28. I Am Legend, Richard Matheson
29. Interview with the Vampire, Anne Rice
I've never read this, and I hate it anyway. It's just not my genera. It's a genera that, in general, squicks me.
30. *The Left Hand of Darkness, Ursula K. Le Guin
but I still like Lathe of Heaven better
**31. Little, Big, John Crowley
32. Lord of Light, Roger Zelazny
Jack of Shadows is my Zelazny, though
33. The Man in the High Castle, Philip K. Dick
34. *Mission of Gravity, Hal Clement
35. More Than Human, Theodore Sturgeon
**36. The Rediscovery of Man, Cordwainer Smith
Anything by Cordwainer Smith. Everything by Cordwainer Smith. Scanners Live In Vain. Must climb bookshelf, now...
*37. On the Beach, Nevil Shute
Not my favorite Shute, but a longtime favorite. I think the era I grew up in made this do it for me. And, I have this thing about submarines, which you might already know...
38. Rendezvous with Rama, Arthur C. Clarke
*39. Ringworld, Larry Niven
Another book Jim and I bonded over.
40. Rogue Moon, Algis Budrys
**41. The Silmarillion, J.R.R. Tolkien
The day this was released, Jim left work early so that he could have it in his hand when he picked me up from work. I've never managed to become as at ease with it as with LoTR, but that leaves it at number 2 on my list
42. Slaughterhouse-5, Kurt Vonnegut
though God Bless You Mr Rosewater was my favorite
43. Snow Crash, Neal Stephenson
44. Stand on Zanzibar, John Brunner
This will be on Jim's list, I think. I wonder why I never read it?
*45. The Stars My Destination, Alfred Bester
bester! bester! bester!
**47. Stormbringer, Michael Moorcock
I know the writing could have been better. I don't care - I was a kid and I loved it
48. The Sword of Shannara, Terry Brooks
One of the very first books to make me crazy without reading anything but the covers in the store
49. Timescape, Gregory Benford
50. To Your Scattered Bodies Go, Philip Jose Farmer
maybe not my favorite Farmer - but certainly nudging the top.

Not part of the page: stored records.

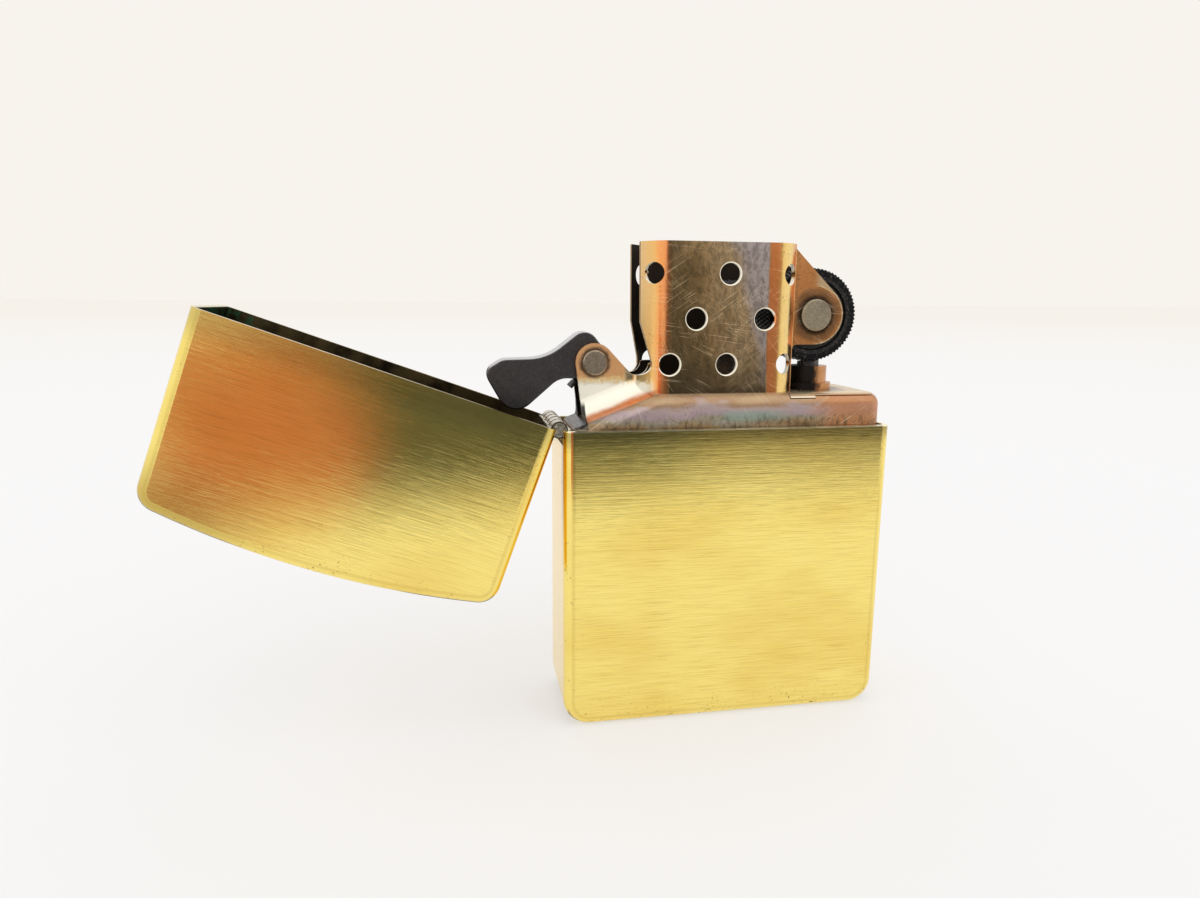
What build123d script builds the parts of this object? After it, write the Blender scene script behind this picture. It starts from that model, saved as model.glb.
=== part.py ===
from build123d import *
import math
import os

# A pocket lighter with a hinged lid, stored with the lid open and the insert seated.
# Millimetres. X is the width (the hinge is at -X), Y the depth (the front is at -Y), Z is up.
# The origin is the centre of the case's bottom face.

# Case and lid
case_width = 38.1
case_depth = 12.7
rim_height = 34.5
closed_height = 57.1
case_wall = 0.6
spare = 1.0  # how far a cutting solid reaches past the face that it cuts
edge_round = 1.25
base_corner = 3.0
lid_corner = 2.4
dome_radius = 95.0
lid_open_angle = 160.0

# Hinge
hinge_x = -19.4
pin_radius = 0.55
knuckle_radius = 0.95
knuckle_count = 5
knuckle_length = 1.88
knuckle_pitch = 2.0
knuckle_chamfer = 0.16
web_height = 0.85
leaf_thickness = 0.35
leaf_height = 8.0
leaf_half_width = 5.0
leaf_corner = 1.2
leaf_gap = 0.05
pin_overhang = 0.12
case_notch_depth = 1.7
lid_notch_depth = 1.3
notch_side_gap = 0.15
running_gap = 0.04

# Insert
insert_left = -17.95
insert_right = 18.15
insert_bottom = 2.1
insert_half_depth = 5.45
insert_wall = 0.5
deck_height = 38.25
deck_left_height = 34.45
slope_end_x = -8.2
shoulder_round = 1.3
end_round = 1.5
left_round = 0.9
slope_round = 5.0
deck_rise = (deck_height - deck_left_height) / (slope_end_x - insert_left)
cap_start_x = 7.0
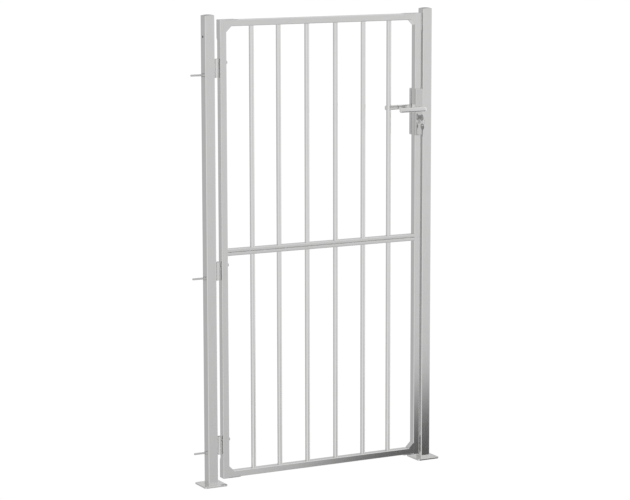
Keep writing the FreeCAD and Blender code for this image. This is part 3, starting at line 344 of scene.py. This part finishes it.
# --------------------------------------------------------------------------------------------------
# Bars: six 19 mm round tubes in each half frame, set on the rails and welded all round at both ends.
BARS = [f"{half}_bar_{at}" for half in ("upper", "lower") for at in range(1, 7)]
BAR_SEAM_RADIUS = 0.0096
dress(upright_satin, *BARS)
bar_seams = []
for name in BARS:
    x = middle(name, 0)
    for z in (corner[2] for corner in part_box(name)):
        bar_seams.append([(x + BAR_SEAM_RADIUS * math.cos(turn), BAR_SEAM_RADIUS * math.sin(turn), z)
                          for turn in (math.tau * step / 24 for step in range(24))])
weld("bar_welds", bar_seams, "leaf", radius=0.0009, seed=4)


# --------------------------------------------------------------------------------------------------
# Hinges: three turned barrel pairs. Each barrel carries a threaded M8 stud, welded to it, which passes
# through the post or the stile and is held with chamfered nuts, so the gap can be adjusted.
turned_steel = steel("turned_steel", 0.84, 0.16, (60, 60, 1500), patch=0.03)
drawn_steel = steel("drawn_steel", 0.66, 0.20, (40, 900, 900), patch=0.05)
dress(turned_steel, "post_knuckles", "leaf_knuckles", "hinge_pins", "hinge_washers")


def ring(place, axis, along, radius, count=32):
    """Points round an axis through place. along and radius are numbers or functions of the angle."""
    points = []
    for step in range(count):
        turn = math.tau * step / count
        reach = radius(turn) if callable(radius) else radius
        offset = along(turn) if callable(along) else along
        across = (reach * math.cos(turn), reach * math.sin(turn))
        spot = {"X": (offset, *across), "Y": (across[0], offset, across[1]), "Z": (*across, offset)}[axis]
        points.append(Vector(place) + Vector(spot))
    return points


def threaded_rod(place, start, end, outside=0.004, core=0.0034, pitch=0.00125):
    """Rings of a rod along X with a true helical thread and chamfered ends."""
    count = round((end - start) / (pitch / 4))
    rings = []
    for step in range(count + 1):
        along = start + (end - start) * step / count
        reach = core - 0.0004 + min(along - start, end - along)

        def thread(turn):
            phase = (along / pitch - turn / math.tau) % 1
            return min(core + (outside - core) * (1 - abs(2 * phase - 1)), reach)

        rings.append(ring(place, "X", along, thread, 16))
    return rings


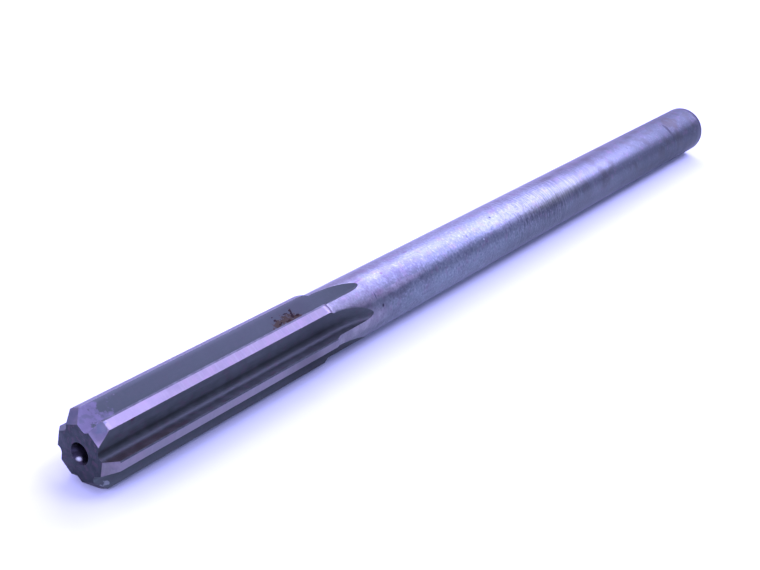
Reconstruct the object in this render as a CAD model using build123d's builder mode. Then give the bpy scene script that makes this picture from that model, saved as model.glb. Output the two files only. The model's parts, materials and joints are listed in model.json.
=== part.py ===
"""Straight-flute chucking reamer with a parallel shank, lying on its side.

The reamer is one piece of high-speed steel. It was turned, milled, hardened and ground.
Millimetres. The tool axis runs along X, the cutting end points to -X, and +Z is up.
It lies on a cutting edge and the heel before it, with the mouth of a flute straight down.
The origin is at the middle of the length, on the surface that the tool lies on.
"""

import os
from math import acos, atan, atan2, cos, degrees, hypot, radians, sin, sqrt, tan

from build123d import *

# Turned blank
cutting_diameter = 12.0
shank_diameter = 11.06
overall_length = 203.2
land_length = 49.6       # front face to the end of the full cutting diameter
step_length = 1.15       # taper from the lands down to the shank
shank_chamfer = 0.6

# Cutting chamfer at 45 degrees, backed off behind each edge
lead_chamfer = 1.65
chamfer_relief_angle = 10.0

# Flutes, milled with a disc cutter whose flat side cuts the radial face
flute_count = 6
land_width = 1.72        # along the cutting circle
flute_angle = 78.0       # between the radial face and the back wall
flute_root_radius = 0.9
flute_cutter_diameter = 63.0

# Ground lands: a narrow round margin behind the edge, then a flat relief
margin_width = 0.3
land_relief_angle = 9.0

# Centre holes in both ends, which carried the tool between centres for grinding
centre_mouth_diameter = 3.35
centre_pilot_diameter = 1.6
centre_depth = 3.6       # end face to the full depth of the pilot
centre_angle = 60.0
drill_point_angle = 120.0

# Overrun of a cut into free space
overrun = 1.0

cutting_radius = cutting_diameter / 2
shank_radius = shank_diameter / 2
pitch_angle = 360 / flute_count
land_angle = degrees(land_width / cutting_radius)
mouth_angle = pitch_angle - land_angle

# Flute profile, with u along the radial face and v across it, back wall on the -v side
wall_u = cutting_radius * cos(radians(mouth_angle))
wall_v = -cutting_radius * sin(radians(mouth_angle))
corner_u = wall_u + wall_v / tan(radians(flute_angle))
root_u = corner_u + flute_root_radius / tan(radians(flute_angle / 2)) - flute_root_radius
rim_u = max(cutting_radius, shank_radius) + overrun
rim_v = -(rim_u - corner_u) * tan(radians(flute_angle))

# The cutter's axis crosses above the tool where the full depth of the flute ends
cutter_radius = flute_cutter_diameter / 2
cutter_axis_u = root_u + cutter_radius
run_out_arc = degrees(acos((cutter_axis_u - rim_u) / cutter_radius))

# Heel of a land, where its flat relief meets the back wall of the flute
margin_angle = degrees(margin_width / cutting_radius)
relief_normal_angle = margin_angle + land_relief_angle - pitch_angle
relief_distance = cutting_radius * cos(radians(land_relief_angle))
wall_run = (relief_distance - corner_u * cos(radians(relief_normal_angle))) / cos(
    radians(flute_angle + relief_normal_angle)
)
heel_u = corner_u + wall_run * cos(radians(flute_angle))
heel_v = -wall_run * sin(radians(flute_angle))
heel_radius = hypot(heel_u, heel_v)
heel_angle = atan2(-heel_v, heel_u)

# The tool lies on a cutting edge and on the heel before it, both at the same level
lowest_edge_angle = atan((cutting_radius / heel_radius - cos(heel_angle)) / sin(heel_angle))
axis_height = cutting_radius * cos(lowest_edge_angle)
front_x = -overall_length / 2
back_x = overall_length / 2
tool_axis = Axis((0, 0, axis_height), (1, 0, 0))

core_diameter = 2 * (hypot(root_u + flute_root_radius, flute_root_radius) - flute_root_radius)


def edge_angle(index):
    """Angle from +Y towards +Z of a cutting edge; the first is the one that touches down."""
    return -90 + degrees(lowest_edge_angle) + index * pitch_angle


def radial(angle):
    """Unit vector from the tool axis at an angle from +Y towards +Z."""
    return Vector(0, cos(radians(angle)), sin(radians(angle)))


def across(angle):
    """Unit vector along the circle, from a cutting edge towards its heel."""
    return radial(angle + 90)


def section_plane(x, angle):
    """Plane square to the tool axis, with its local x along the radius at an angle."""
    return Plane(origin=(x, 0, axis_height), x_dir=radial(angle), z_dir=(1, 0, 0))


def axial_plane(x, forward):
    """Plane through the tool axis, with its local x along the axis and local y up."""
    return Plane(origin=(x, 0, axis_height), x_dir=(forward, 0, 0), z_dir=(0, -forward, 0))


with BuildPart() as reamer:
    # Turned blank
    with BuildSketch(axial_plane(front_x, 1)) as blank:
        with BuildLine():
            Polyline(
                (0, 0),
                (0, cutting_radius - lead_chamfer),
                (lead_chamfer, cutting_radius),
                (land_length, cutting_radius),
                (land_length + step_length, shank_radius),
                (overall_length - shank_chamfer, shank_radius),
                (overall_length, shank_radius - shank_chamfer),
                (overall_length, 0),
                close=True,
            )
        make_face()
    revolve(axis=tool_axis)

    # Centre holes, each drawn inwards from its own end face
    mouth_radius = centre_mouth_diameter / 2
    pilot_radius = centre_pilot_diameter / 2
    cone_depth = (mouth_radius - pilot_radius) / tan(radians(centre_angle / 2))
    point_depth = pilot_radius / tan(radians(drill_point_angle / 2))
    for end_plane in (axial_plane(front_x, 1), axial_plane(back_x, -1)):
        with BuildSketch(end_plane) as centre:
            with BuildLine():
                Polyline(
                    (0, 0),
                    (0, mouth_radius),
                    (cone_depth, pilot_radius),
                    (centre_depth, pilot_radius),
                    (centre_depth + point_depth, 0),
                    close=True,
                )
            make_face()
        revolve(axis=tool_axis, mode=Mode.SUBTRACT)

    # Flat relief on each land, from the back of its margin over the heel
    relief_length = land_width + overrun
    for index in range(flute_count):
        with BuildSketch(section_plane(front_x, edge_angle(index) + margin_angle)) as relief:
            with BuildLine():
                Polyline(
                    (cutting_radius, 0),
                    (cutting_radius - relief_length * tan(radians(land_relief_angle)), relief_length),
                    (cutting_radius + overrun, relief_length),
                    (cutting_radius + overrun, 0),
                    close=True,
                )
            make_face()
        extrude(amount=land_length + step_length, mode=Mode.SUBTRACT)

    # Relief on each tooth's chamfer, a flat that falls away from its cutting edge
    relief_reach = land_width + 2 * overrun
    edge_reach = lead_chamfer * sqrt(2) + 2 * overrun
    for index in range(flute_count):
        angle = edge_angle(index)
        edge_middle = Vector(front_x + lead_chamfer / 2, 0, axis_height) + radial(angle) * (
            cutting_radius - lead_chamfer / 2
        )
        edge_direction = (Vector(1, 0, 0) + radial(angle)).normalized()
        chamfer_normal = (Vector(-1, 0, 0) + radial(angle)).normalized()
        relief_normal = chamfer_normal * cos(radians(chamfer_relief_angle)) + across(angle) * sin(
            radians(chamfer_relief_angle)
        )
        with BuildSketch(Plane(edge_middle, x_dir=edge_direction, z_dir=relief_normal)) as facet:
            Rectangle(edge_reach, relief_reach, align=(Align.CENTER, Align.MIN))
        extrude(amount=overrun, mode=Mode.SUBTRACT)

    # Flutes: straight over the lands, then running out where the round cutter rose
    for index in range(flute_count):
        angle = edge_angle(index)
        cut_end = section_plane(front_x + land_length, angle)
        with BuildSketch(cut_end) as flute:
            with BuildLine():
                Polyline((rim_u, 0), (corner_u, 0), (rim_u, rim_v), close=True)
            make_face()
            fillet(flute.vertices().sort_by(Axis((0, 0, axis_height), radial(angle)))[0], flute_root_radius)
        extrude(amount=-(land_length + overrun), mode=Mode.SUBTRACT)
        cutter_axis = Axis(cut_end.from_local_coords((cutter_axis_u, 0, 0)), across(angle))
        with BuildSketch(cut_end):
            add(flute.sketch_local)
        revolve(axis=cutter_axis, revolution_arc=run_out_arc, mode=Mode.SUBTRACT)

reamer.part.label = "reamer"

os.makedirs("parts", exist_ok=True)
export_step(reamer.part, "parts/reamer.step")

print(f"core diameter {core_diameter:.2f}, axis height {axis_height:.4f}")
print(f"lowest edge at {degrees(lowest_edge_angle):.3f} degrees, heel radius {heel_radius:.3f}")
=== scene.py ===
"""Dresses the reamer: a fine mesh of the ground and milled tool, its steel finishes and the studio.

The tool lies along X with its cutting end at -X. Its sizes and the camera's place are named in
millimetres and become metres where they are used. The floor and the lamps are in metres.
"""

import json
from math import atan2, cos, hypot, pi, radians, sin, sqrt, tan

import bmesh
import bpy
import numpy as np
from mathutils import Matrix, Vector


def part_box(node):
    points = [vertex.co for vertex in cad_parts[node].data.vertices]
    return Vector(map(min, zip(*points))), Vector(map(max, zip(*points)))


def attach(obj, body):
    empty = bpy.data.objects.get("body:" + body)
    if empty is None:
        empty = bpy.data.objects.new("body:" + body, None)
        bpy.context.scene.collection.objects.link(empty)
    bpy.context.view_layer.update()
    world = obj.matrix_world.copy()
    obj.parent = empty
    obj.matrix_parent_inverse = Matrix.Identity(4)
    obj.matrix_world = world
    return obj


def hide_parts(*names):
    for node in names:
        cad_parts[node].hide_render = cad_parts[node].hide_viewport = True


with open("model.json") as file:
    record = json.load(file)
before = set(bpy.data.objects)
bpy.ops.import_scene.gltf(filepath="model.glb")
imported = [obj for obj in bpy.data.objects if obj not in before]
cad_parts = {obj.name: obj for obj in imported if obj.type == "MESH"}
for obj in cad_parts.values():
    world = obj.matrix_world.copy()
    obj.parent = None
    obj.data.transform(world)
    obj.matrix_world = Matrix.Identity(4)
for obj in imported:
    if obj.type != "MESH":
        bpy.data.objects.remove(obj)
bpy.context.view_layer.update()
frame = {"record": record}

MM = 0.001

# The whole tool, from the frame
LOW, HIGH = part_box("reamer")
SHANK_MOUNT = frame["record"]["mounts"][0]
FRONT_X = LOW.x / MM
LENGTH = (HIGH.x - LOW.x) / MM
SHANK_RADIUS = SHANK_MOUNT["dims"]["r_mm"]
AXIS_HEIGHT = SHANK_MOUNT["pos_m"][2] / MM

# Cutting end
TEETH = 6
CUT_RADIUS = 6.0
LAND_LENGTH = 49.6
STEP_LENGTH = 1.15
LEAD_CHAMFER = 1.65
CHAMFER_RELIEF = radians(10)
LAND_WIDTH = 1.72
MARGIN_WIDTH = 0.3
LAND_RELIEF = radians(9)
FLUTE_ANGLE = radians(78)
ROOT_RADIUS = 0.9
CUTTER_RADIUS = 31.5
LOWEST_EDGE = radians(22.246 - 90)      # angle from +Y of the cutting edge that touches down

# Shank end and centre holes
SHANK_CHAMFER = 0.6
MOUTH_RADIUS = 1.675
PILOT_RADIUS = 0.8
PILOT_DEPTH = 3.6
CONE_DEPTH = (MOUTH_RADIUS - PILOT_RADIUS) / tan(radians(30))
POINT_DEPTH = PILOT_RADIUS / tan(radians(60))

PITCH = 2 * pi / TEETH
LAND_ANGLE = LAND_WIDTH / CUT_RADIUS
MARGIN_ANGLE = MARGIN_WIDTH / CUT_RADIUS
STEP_END = LAND_LENGTH + STEP_LENGTH

# Flute section, with u along the radial face and v across it, back wall on the -v side
CORNER_U = CUT_RADIUS * (cos(PITCH - LAND_ANGLE) - sin(PITCH - LAND_ANGLE) / tan(FLUTE_ANGLE))
ROOT_TANGENT = ROOT_RADIUS / tan(FLUTE_ANGLE / 2)
CUTTER_AXIS_U = CORNER_U + ROOT_TANGENT - ROOT_RADIUS + CUTTER_RADIUS

# Fineness of the mesh: rings along the tool, and columns round each of its teeth
LAND_RING_STEP = 0.8
SHANK_RING_STEP = 3.0
RUN_OUT_RINGS = 36
CHAMFER_RINGS = 5
TAPER_RINGS = 5
MARGIN_COLUMNS = 2
RELIEF_COLUMNS = 10
WALL_STOPS, ROOT_STOPS, FACE_STOPS = 8, 13, 5
EDGE_BREAK = 0.035       # tiny worn bevel on the ground edges
CREASE_ANGLE = radians(28)
MERGE_DISTANCE = 1e-4

# Fineness of the flute's section, which runs past the rim, and of the search for its nose
WALL_SAMPLES, ROOT_SAMPLES, FACE_SAMPLES = 3000, 600, 1200
PAST_RIM = 1.5
NOSE_HALVINGS = 40

# Places of the finishes on the mesh, in the order in which they are made at the end
GROUND_SHANK, GROUND_LAND, WORN_EDGE, MILLED_FLUTE, FACED_END, DRILLED_CENTRE = range(6)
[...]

I'm pretty old school, so I was surprised how many of my own formative/ favorites made the list, though with a few glaring exceptions: Way Station by Clifford D. Simak; The Broken Sword and/or The High Crusade by Poul Anderson; The Snow Queen by Joan D. Vinge; Witches of Karres by James H. Schmitz... and to keep myself from making a list longer than the original - pretty much all the original Ballentine adult fantasy series (except the James Branch Cabell - I just never got it.)